>> Begin
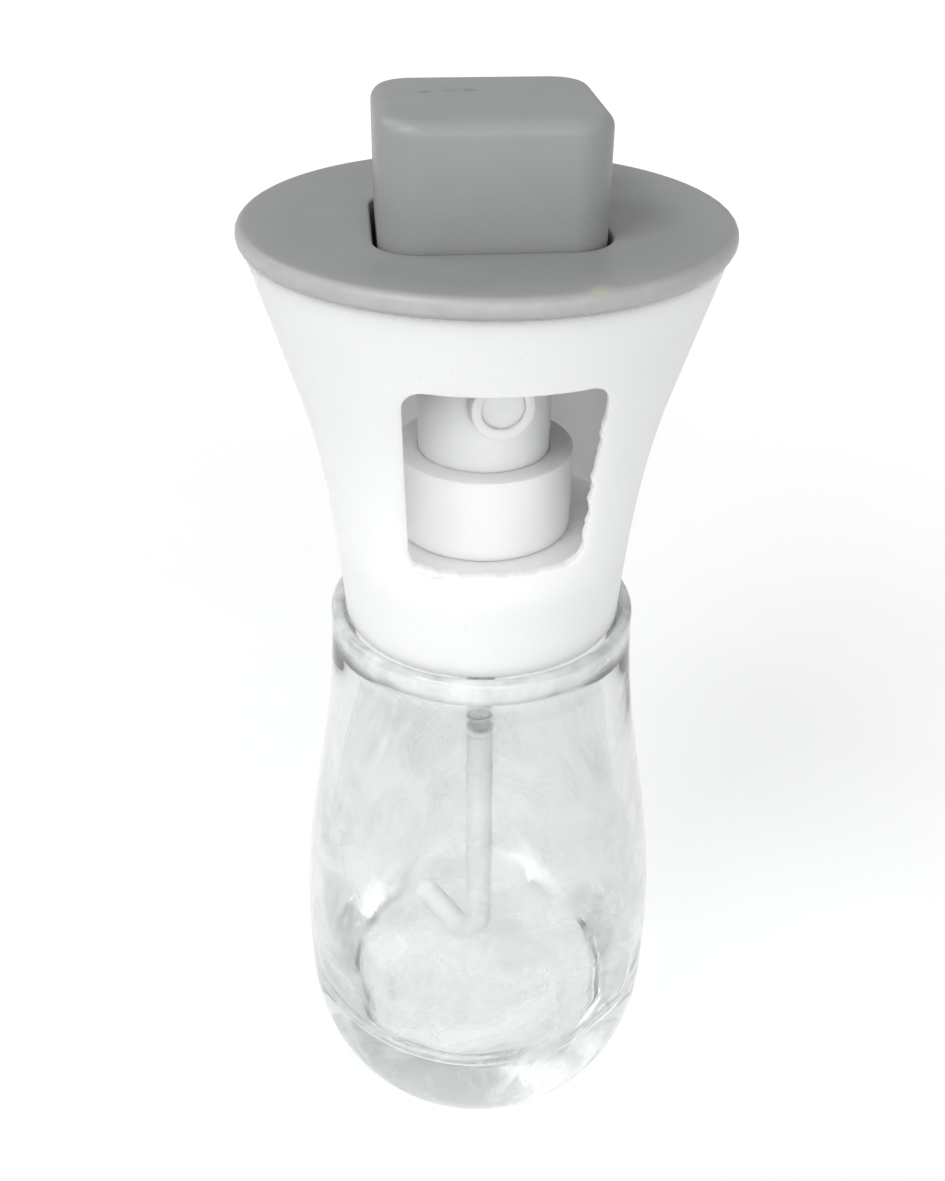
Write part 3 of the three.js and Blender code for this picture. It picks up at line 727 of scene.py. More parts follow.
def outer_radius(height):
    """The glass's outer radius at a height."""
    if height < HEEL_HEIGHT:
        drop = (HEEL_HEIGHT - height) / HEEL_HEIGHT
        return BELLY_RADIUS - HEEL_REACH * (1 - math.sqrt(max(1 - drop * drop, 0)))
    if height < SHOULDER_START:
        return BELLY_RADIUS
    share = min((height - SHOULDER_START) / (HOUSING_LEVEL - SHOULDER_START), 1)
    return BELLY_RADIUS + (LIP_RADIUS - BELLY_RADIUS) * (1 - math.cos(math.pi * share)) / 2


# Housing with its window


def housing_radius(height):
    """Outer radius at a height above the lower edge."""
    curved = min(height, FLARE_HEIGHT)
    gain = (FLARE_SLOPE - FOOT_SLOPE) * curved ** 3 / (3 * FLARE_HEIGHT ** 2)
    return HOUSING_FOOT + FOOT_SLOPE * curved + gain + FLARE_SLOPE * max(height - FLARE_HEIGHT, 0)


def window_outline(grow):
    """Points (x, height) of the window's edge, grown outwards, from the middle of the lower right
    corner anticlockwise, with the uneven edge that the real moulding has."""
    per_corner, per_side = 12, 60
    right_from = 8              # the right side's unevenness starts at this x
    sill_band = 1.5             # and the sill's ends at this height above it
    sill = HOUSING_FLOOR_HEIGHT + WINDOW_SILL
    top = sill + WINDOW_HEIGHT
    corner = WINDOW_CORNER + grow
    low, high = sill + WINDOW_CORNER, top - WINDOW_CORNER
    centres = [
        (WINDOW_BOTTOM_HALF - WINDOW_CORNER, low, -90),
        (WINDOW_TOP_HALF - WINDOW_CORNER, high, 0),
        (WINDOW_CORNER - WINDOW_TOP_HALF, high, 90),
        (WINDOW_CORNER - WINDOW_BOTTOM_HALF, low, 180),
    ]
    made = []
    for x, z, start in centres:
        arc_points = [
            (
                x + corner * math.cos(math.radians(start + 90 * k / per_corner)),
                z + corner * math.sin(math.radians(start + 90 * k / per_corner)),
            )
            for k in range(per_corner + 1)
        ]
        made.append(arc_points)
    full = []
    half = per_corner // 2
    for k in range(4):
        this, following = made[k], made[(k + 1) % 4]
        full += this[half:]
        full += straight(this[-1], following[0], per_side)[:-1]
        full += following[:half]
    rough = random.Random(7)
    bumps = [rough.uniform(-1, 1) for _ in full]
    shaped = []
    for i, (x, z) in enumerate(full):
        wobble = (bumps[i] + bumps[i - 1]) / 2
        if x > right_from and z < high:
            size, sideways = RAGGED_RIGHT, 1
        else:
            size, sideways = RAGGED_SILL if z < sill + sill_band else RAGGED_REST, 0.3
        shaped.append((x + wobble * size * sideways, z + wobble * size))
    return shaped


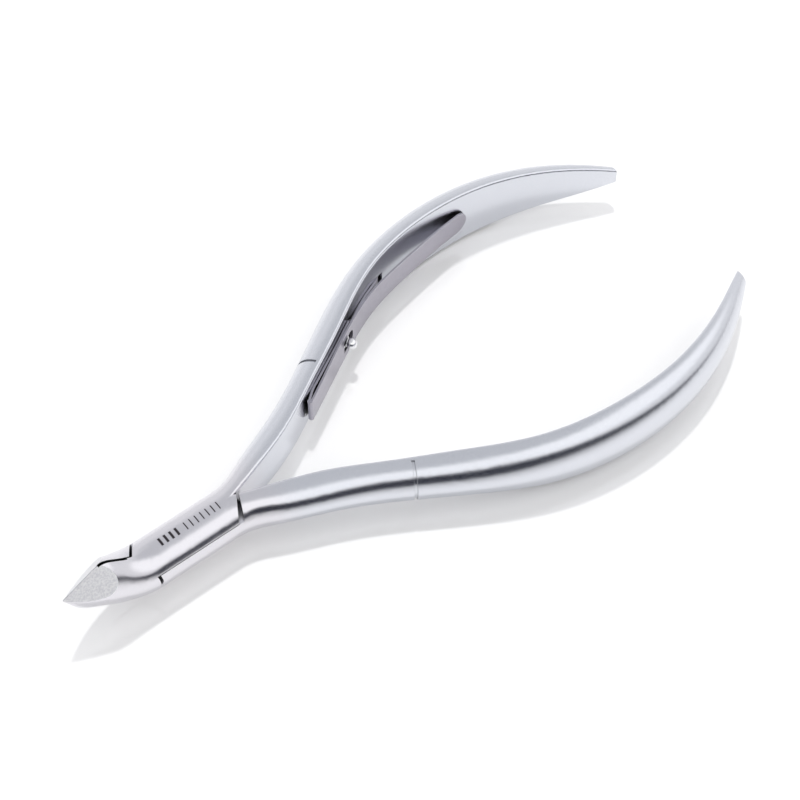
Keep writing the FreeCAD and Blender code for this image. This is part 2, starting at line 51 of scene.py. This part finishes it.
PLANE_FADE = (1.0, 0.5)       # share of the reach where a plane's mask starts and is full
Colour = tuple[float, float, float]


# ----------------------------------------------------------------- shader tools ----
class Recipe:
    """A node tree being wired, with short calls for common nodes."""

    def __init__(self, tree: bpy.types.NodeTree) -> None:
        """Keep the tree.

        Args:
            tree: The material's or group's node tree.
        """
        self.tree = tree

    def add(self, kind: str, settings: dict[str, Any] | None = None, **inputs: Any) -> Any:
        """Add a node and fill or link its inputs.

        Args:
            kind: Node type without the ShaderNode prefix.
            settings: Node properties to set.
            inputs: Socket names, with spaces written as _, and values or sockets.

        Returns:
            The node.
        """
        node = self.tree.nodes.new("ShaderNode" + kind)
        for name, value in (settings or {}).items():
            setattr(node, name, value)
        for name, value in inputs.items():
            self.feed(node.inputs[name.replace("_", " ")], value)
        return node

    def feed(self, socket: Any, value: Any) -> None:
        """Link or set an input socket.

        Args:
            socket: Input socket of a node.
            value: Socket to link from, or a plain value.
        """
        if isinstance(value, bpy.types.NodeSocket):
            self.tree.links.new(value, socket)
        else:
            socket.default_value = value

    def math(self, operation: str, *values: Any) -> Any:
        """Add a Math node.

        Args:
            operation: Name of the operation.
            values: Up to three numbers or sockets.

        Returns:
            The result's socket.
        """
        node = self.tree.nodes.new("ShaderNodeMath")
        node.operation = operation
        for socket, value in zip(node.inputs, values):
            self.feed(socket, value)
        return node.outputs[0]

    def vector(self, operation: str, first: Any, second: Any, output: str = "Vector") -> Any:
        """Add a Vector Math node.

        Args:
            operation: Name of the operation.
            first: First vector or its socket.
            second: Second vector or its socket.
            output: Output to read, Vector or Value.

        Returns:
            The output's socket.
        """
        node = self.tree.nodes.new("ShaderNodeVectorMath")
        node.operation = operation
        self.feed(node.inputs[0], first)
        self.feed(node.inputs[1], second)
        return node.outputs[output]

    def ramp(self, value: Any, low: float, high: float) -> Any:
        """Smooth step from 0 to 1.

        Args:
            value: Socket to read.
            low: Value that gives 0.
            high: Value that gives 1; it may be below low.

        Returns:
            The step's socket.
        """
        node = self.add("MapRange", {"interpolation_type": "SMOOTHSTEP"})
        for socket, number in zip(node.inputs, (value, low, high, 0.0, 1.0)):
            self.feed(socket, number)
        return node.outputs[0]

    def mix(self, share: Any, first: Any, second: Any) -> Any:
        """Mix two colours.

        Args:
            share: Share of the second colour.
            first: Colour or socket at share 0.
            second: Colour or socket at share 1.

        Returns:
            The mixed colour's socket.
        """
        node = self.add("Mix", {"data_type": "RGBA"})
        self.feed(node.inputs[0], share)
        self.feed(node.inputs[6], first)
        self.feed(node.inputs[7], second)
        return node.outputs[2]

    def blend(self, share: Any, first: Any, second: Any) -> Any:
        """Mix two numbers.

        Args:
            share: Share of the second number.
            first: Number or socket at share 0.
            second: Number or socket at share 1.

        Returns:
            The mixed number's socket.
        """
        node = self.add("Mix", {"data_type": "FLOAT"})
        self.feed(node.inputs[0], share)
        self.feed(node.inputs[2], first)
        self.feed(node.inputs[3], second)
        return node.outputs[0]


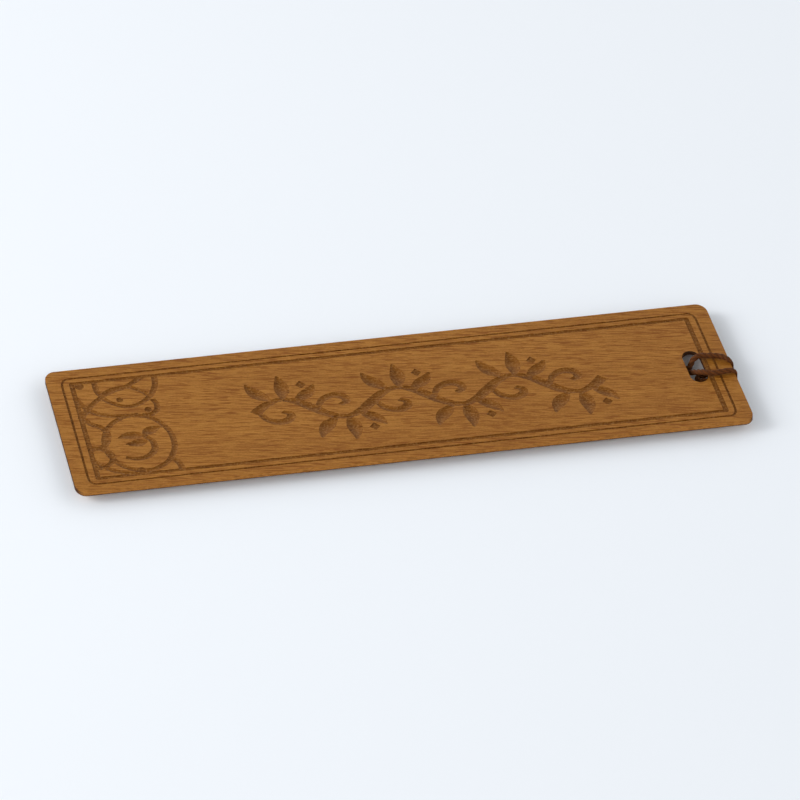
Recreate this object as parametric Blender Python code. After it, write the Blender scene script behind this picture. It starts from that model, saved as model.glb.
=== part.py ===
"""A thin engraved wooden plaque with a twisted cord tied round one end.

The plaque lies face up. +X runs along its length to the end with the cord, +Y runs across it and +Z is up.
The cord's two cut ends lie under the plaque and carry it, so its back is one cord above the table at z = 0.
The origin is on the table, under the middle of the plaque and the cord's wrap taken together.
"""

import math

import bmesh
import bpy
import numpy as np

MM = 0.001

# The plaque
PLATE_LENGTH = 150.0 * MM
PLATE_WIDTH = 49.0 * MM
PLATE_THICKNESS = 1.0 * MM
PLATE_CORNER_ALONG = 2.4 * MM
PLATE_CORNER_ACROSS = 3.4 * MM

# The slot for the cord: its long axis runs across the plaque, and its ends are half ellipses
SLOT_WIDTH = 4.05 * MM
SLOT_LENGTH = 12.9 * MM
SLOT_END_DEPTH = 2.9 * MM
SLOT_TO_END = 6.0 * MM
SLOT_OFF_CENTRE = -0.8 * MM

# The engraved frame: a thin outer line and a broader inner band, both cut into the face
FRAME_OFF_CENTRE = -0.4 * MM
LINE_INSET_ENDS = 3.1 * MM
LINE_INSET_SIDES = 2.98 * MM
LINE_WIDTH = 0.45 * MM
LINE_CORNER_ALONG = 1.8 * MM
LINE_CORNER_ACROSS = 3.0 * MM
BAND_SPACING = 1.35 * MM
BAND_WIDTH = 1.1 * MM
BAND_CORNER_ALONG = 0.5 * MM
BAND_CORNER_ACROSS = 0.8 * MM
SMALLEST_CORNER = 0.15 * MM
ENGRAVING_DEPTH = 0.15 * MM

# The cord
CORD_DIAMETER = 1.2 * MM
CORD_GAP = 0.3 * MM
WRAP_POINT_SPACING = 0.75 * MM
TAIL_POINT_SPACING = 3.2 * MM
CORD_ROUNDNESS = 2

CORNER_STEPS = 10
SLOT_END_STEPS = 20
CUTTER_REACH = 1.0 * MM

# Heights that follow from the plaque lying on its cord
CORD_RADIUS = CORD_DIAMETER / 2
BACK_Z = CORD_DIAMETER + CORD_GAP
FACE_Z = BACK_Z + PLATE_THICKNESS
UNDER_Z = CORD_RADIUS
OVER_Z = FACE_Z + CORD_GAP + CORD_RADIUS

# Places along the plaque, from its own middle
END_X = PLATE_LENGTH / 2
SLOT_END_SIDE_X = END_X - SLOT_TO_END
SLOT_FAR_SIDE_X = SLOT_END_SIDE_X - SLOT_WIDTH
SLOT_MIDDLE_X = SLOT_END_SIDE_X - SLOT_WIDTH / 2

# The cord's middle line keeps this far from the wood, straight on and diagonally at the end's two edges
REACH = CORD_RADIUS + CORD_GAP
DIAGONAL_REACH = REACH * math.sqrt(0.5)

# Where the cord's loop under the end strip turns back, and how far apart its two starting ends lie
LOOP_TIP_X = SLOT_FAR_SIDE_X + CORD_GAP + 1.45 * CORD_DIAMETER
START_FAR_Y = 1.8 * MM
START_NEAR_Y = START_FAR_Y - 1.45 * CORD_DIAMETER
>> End
Only the lines from the line with "Recreate this object" to the line with "PLATE_CORNER_ACROSS = 3.4 * MM", inclusive, are to be printed, exactly as they appear.

=== Worked answer ===
Recreate this object as parametric Blender Python code. After it, write the Blender scene script behind this picture. It starts from that model, saved as model.glb.
=== part.py ===
"""A thin engraved wooden plaque with a twisted cord tied round one end.

The plaque lies face up. +X runs along its length to the end with the cord, +Y runs across it and +Z is up.
The cord's two cut ends lie under the plaque and carry it, so its back is one cord above the table at z = 0.
The origin is on the table, under the middle of the plaque and the cord's wrap taken together.
"""

import math

import bmesh
import bpy
import numpy as np

MM = 0.001

# The plaque
PLATE_LENGTH = 150.0 * MM
PLATE_WIDTH = 49.0 * MM
PLATE_THICKNESS = 1.0 * MM
PLATE_CORNER_ALONG = 2.4 * MM
PLATE_CORNER_ACROSS = 3.4 * MM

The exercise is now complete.